Просьба обер-гофмейстера была удовлетворена.
Занятия начались. В письме к Лейбницу Гюйссен лестно отзывался о способностях и прилежании Алексея, выделяя его любовь к математике, иностранным языкам и отмечая его страстное желание посмотреть чужие страны.
В том году царевич был взят Петром в поход (первый для Алексея Петровича) в звании солдата Бомбардирской роты. По взятии Ниеншанца, после торжественного возвращения в Москву, в ноябре 1703 года, Петр сказал Гюйссену в присутствии царевича, Меншикова, Головина и других министров: «Узнав о ваших добрых качествах и; вашем добром поведении, я вверяю единственного моего сына и наследника моего государства вашему надзору и воспитанию. Не мог я лучше изъявить вам мое уважение, как поручив вам залог благоденствия народного. Не мог я ни себе, ни моему государству сделать ничего лучше, как воспитав моего преемника. Сам я не могу наблюдать за ним: вверяю его вам, зная, что не столько книги, сколько пример будет служить ему руководством».
Внимательные иностранцы отмечали некоторую суровость, проявляемую отцом по отношению к сыну. У Гюйссена встречаются указания на то, что Петр Алексеевич строго обходился с сыном и приказывал Меншикову относиться к нему без лести. Плейер, посол австрийский в России, рассказывал о слухах, что в лагере под Ниеншанцем Меншиков, схватив Алексея Петровича за волосы, повалил его на землю и что государь не сделал любимцу своему за то никакого замечания.
К Меншикову Алексей будет испытывать неприязнь до конца жизни. Не раз он рассказывал позже, как Александр Данилович бранил его при честном народе «поносными словами».
В марте 1704 года царевич отправляется с воспитателем под Нарву и находится там во все время осады. По взятии ее возбужденный победой Петр, обойдя полки, под звуки музыки и барабанного боя, обмениваясь с генералами радостными мыслями, заходит в главную квартиру фельдмаршала Очилова, где находился царевич, и говорит ему:
«— Сын мой! Мы благодарим Бога за одержанную над неприятелем победу. Победы от Господа. Но мы не должны быть нерадивы и все силы обязаны употреблять, чтобы их приобресть. Для того взял я тебя в поход, чтобы ты видел, что я не боюсь ни труда, ни опасности. Понеже я, как смертный человек, сегодня или завтра могу умереть, то ты должен убедиться, что мало радости получишь, если не будешь следовать моему примеру. Ты должен, при твоих летах, любить все, что содействует благу и чести отечества, верных советников и слуг, будут ли они чужие или свои, и не щадить никаких трудов для блага общаго. Как мне невозможно с тобою везде быть, то я приставил к тебе человека, который будет вести тебя ко всему доброму и хорошему. Если ты, как я надеюсь, будешь следовать моему отеческому совету и примешь правилом жизни страх Божий, справедливость и добродетель, над тобою будет всегда Благословение Божие; но если мои советы разнесет ветер, и ты не захочешь делать то, чего желаю, я не признаю тебя своим сыном; я буду молить Бога, чтобы он наказал тебя в сей и в будущей жизни.

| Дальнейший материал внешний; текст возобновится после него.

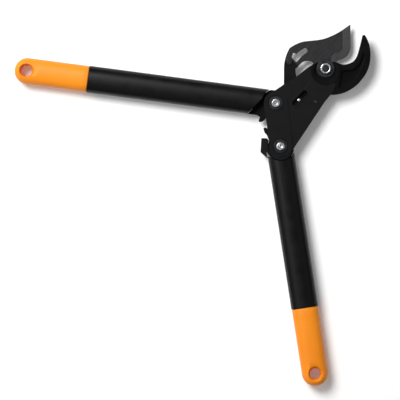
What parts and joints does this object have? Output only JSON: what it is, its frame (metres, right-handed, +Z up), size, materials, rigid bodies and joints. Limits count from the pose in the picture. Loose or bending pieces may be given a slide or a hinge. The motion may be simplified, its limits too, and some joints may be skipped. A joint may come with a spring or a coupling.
{
  "type": "geared bypass lopper",
  "caption": "Two-handed geared bypass lopper: curved blade and hooked jaw between side plates, with oval handles geared together to close the blade.",
  "frame": {"origin": "on the main pivot's axis, at the flat back face of the pivot bolt's head, on which the tool lies", "axes": "+Z up through the pivots towards the front face, +Y along the tool's middle line from the main pivot to the jaws, +X to the hook's side"},
  "size_m": [0.4424, 0.2889, 0.022],
  "materials": {
    "hook_paint": "satin black paint over forged steel, edges slightly polished",
    "plate_plastic": "fine-grained black glass-filled nylon",
    "plate_paint": "satin black paint over steel plate",
    "gear_paint": "black phosphate finish on steel gear parts",
    "blade_steel": "dark grey low-friction coating on hardened steel",
    "bright_steel": "bright nickel plate",
    "dark_steel": "dark zinc plate with light turning marks",
    "tube_coat": "semi-gloss black plastic sleeve",
    "plug_plastic": "matte black moulded plastic",
    "grip_plastic": "semi-gloss orange moulded plastic with soft grain",
    "bumper_rubber": "matte black rubber"
  },
  "bodies": {
    "head": {"hook": "hook_paint", "front_side_plate": "plate_plastic", "rear_side_plate": "plate_paint", "pivot_bolt": "dark_steel", "pivot_washer": "dark_steel", "pivot_nut": "bright_steel", "handle_a_barrel_nut": "dark_steel", "handle_a_thrust_washer": "dark_steel", "handle_a_head_washer": "dark_steel", "handle_a_screw": "bright_steel", "handle_b_barrel_nut": "dark_steel", "handle_b_thrust_washer": "dark_steel", "handle_b_head_washer": "dark_steel", "handle_b_screw": "bright_steel", "tail_screw": "dark_steel", "tail_spacer": "dark_steel", "tail_rivet": "dark_steel", "slot_pin": "bright_steel", "spacer_screw": "dark_steel", "spacer_post": "dark_steel"},
    "blade_unit": {"blade": "blade_steel", "gear_arm": "gear_paint", "arm_rivet": "dark_steel", "arm_dowel": "dark_steel"},
    "handle_a": {"handle_a_tang": "gear_paint", "handle_a_tang_plug": "plug_plastic", "handle_a_tube": "tube_coat", "handle_a_grip": "grip_plastic"},
    "handle_b": {"handle_b_tang": "gear_paint", "handle_b_tang_plug": "plug_plastic", "handle_b_tube": "tube_coat", "handle_b_grip": "grip_plastic", "bumper": "bumper_rubber", "bumper_rivet": "dark_steel"}
  },
  "joints": [
    {"name": "handle_a_swing", "type": "hinge", "parent": "head", "child": "handle_a", "pos_m": [-0.01153, -0.05934, 0.011], "axis": [0, 0, 1], "range_deg": [-20, 51]},
    {"name": "handle_b_swing", "type": "hinge", "parent": "head", "child": "handle_b", "pos_m": [0.022, -0.08689, 0.011], "axis": [0, 0, 1], "range_deg": [-51, 20]},
    {"name": "blade_swing", "type": "hinge", "parent": "head", "child": "blade_unit", "pos_m": [0, 0, 0.009], "axis": [0, 0, 1], "range_deg": [-28.56, 11.2]}
  ],
  "couplings": [
    {"joint": "handle_b_swing", "follows": "handle_a_swing", "ratio": -1},
    {"joint": "blade_swing", "follows": "handle_a_swing", "ratio": -0.56}
  ]
}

Слезы появились на глазах мальчика. Он прижался к руке отца и, поцеловав ее, сказал с горестью:
— Всемилостивый Государь-батюшка, я еще слишком молод и делаю, что могу. Но уверяю ваше величество, что я, как покорный сын, буду всеми силами стараться подражать вашим деяниям и примеру. Боже! сохрани вас на многие годы в постоянном здравии, чтобы я еще долго мог радоваться столь знаменитым родителем».

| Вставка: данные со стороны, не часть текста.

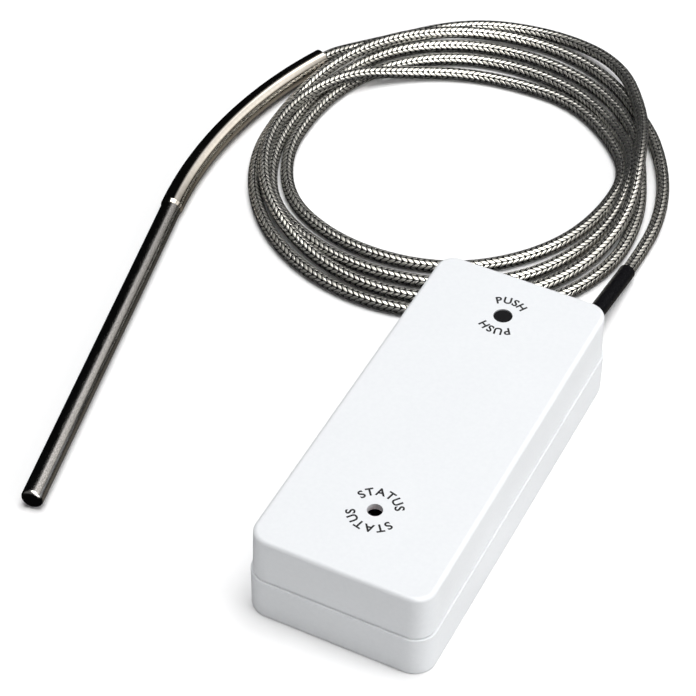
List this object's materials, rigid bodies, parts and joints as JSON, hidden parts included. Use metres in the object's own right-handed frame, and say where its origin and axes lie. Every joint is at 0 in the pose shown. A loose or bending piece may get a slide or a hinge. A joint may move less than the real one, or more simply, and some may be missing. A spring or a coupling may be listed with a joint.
{
  "type": "heat detector",
  "caption": "Heat detector: two-shell wall box with test button and signal light, and a metal probe on a coiled metal-braided cable.",
  "frame": {"origin": "middle of the box's flat back, where it meets the wall", "axes": "+Z out of the wall through the cover, +Y towards the end where the cable leaves, +X to the right seen from the front"},
  "size_m": [0.1446, 0.2489, 0.027],
  "materials": {
    "case_plastic": "fine satin moulding",
    "button_plastic": "fine satin moulding",
    "board_laminate": "lacquered laminate",
    "plated_steel": "zinc plated",
    "black_plastic": "moulded",
    "lamp_resin": "clear tinted resin",
    "tinned_metal": "tinned",
    "terminal_plastic": "moulded",
    "relay_plastic": "moulded",
    "chip_plastic": "moulded",
    "capacitor_can": "drawn can",
    "capacitor_ceramic": "fired",
    "resistor_ceramic": "fired and coated",
    "boot_rubber": "smooth gloss",
    "cable_braid": "woven wire",
    "lead_insulation": "extruded",
    "polished_steel": "polished",
    "satin_steel": "satin drawn",
    "sensor_ceramic": "fired",
    "mineral_powder": "packed powder",
    "potting_resin": "cast",
    "printed_ink": "pad printed"
  },
  "bodies": {
    "housing": {"alarm_relay": "relay_plastic", "base_shell": "case_plastic", "bent_sleeve": "polished_steel", "board_screws": "plated_steel", "cable_boot": "boot_rubber", "cable_coil": "cable_braid", "cable_in_boot": "cable_braid", "cable_in_sleeve": "cable_braid", "cable_lead": "cable_braid", "cable_tail": "cable_braid", "ceramic_capacitors": "capacitor_ceramic", "circuit_board": "board_laminate", "clamp_bar": "black_plastic", "clamp_screws": "plated_steel", "electrolytic_capacitor": "capacitor_can", "element_leads": "lead_insulation", "inner_leads": "lead_insulation", "joint_ring": "polished_steel", "lamp_pins": "tinned_metal", "lamp_spacer": "black_plastic", "line_terminal_block": "terminal_plastic", "line_terminal_screws": "plated_steel", "microcontroller": "chip_plastic", "mineral_fill": "mineral_powder", "polarity_diode": "chip_plastic", "probe_amplifier": "chip_plastic", "probe_terminal_block": "terminal_plastic", "probe_terminal_screws": "plated_steel", "probe_tube": "satin_steel", "resistors": "resistor_ceramic", "sensing_element": "sensor_ceramic", "signal_lamp": "lamp_resin", "sleeve_potting": "potting_resin", "test_switch_body": "black_plastic", "voltage_regulator": "chip_plastic"},
    "cover": {"cover_shell": "case_plastic"},
    "test_button": {"test_button_cap": "button_plastic", "test_switch_plunger": "black_plastic"}
  },
  "joints": [
    {"name": "cover_lift", "type": "slide", "parent": "housing", "child": "cover", "axis": [0, 0, 1], "range_m": [0, 0.03]},
    {"name": "button_press", "type": "slide", "parent": "housing", "child": "test_button", "axis": [0, 0, -1], "range_m": [0, 0.0003], "stiffness_N_per_m": 5000}
  ]
}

Из Нарвы царевич отправился в Москву и там, при торжественном возвращении русских войск, 19 декабря 1704 года, поздравил отца с победами у Воскресенских ворот; по окончании приветствия стал в ряды Преображенского полка в строевом мундире.
XIV
В личной жизни Петра между тем произошло немаловажное событие: в доме фаворита А. Д. Меншикова он узнал мекленбургскую пленницу Марту Самуиловну Скавронскую, которую взял себе.
Могли ли знать отец и сын, какую роль сыграет в жизни каждого из них эта женщина? Осторожный М. П. Погодин замечал, что ее отношения, если даже не положительные действия, вместе с кознями Меншикова, решили впоследствии судьбу царевича.

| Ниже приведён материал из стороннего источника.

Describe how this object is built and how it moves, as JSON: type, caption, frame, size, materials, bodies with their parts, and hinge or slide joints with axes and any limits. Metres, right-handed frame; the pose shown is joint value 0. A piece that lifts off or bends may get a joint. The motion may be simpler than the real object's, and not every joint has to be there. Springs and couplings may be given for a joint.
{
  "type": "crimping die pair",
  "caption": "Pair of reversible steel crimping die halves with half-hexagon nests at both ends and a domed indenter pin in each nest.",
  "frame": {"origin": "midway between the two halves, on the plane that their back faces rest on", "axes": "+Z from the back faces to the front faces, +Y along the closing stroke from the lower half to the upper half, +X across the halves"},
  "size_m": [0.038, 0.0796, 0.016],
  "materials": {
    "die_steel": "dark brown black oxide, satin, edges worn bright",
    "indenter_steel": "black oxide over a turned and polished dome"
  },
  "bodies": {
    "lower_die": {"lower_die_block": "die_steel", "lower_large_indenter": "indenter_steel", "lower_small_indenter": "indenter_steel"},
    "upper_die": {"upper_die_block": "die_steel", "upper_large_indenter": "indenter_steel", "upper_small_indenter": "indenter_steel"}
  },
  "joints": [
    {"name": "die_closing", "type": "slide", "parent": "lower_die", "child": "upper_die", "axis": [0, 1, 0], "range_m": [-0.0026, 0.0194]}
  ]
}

1704 год прошел для Алексея благополучно. Отец был им доволен. Но неожиданно царь отправляет с дипломатическими поручениями Гюйссена за границу. Внимательные приближенные и иностранцы, находящиеся при дворе, отмечают, что поручения, данные Гюйссену, незначительные и их мог выполнить любой другой человек. Царевич остается без должного руководства. Парижский двор просит прислать Алексея для воспитания во Францию. Петр отклоняет предложение. Многие считают поведение царя преднамеренным и видят в том интриги Меншикова.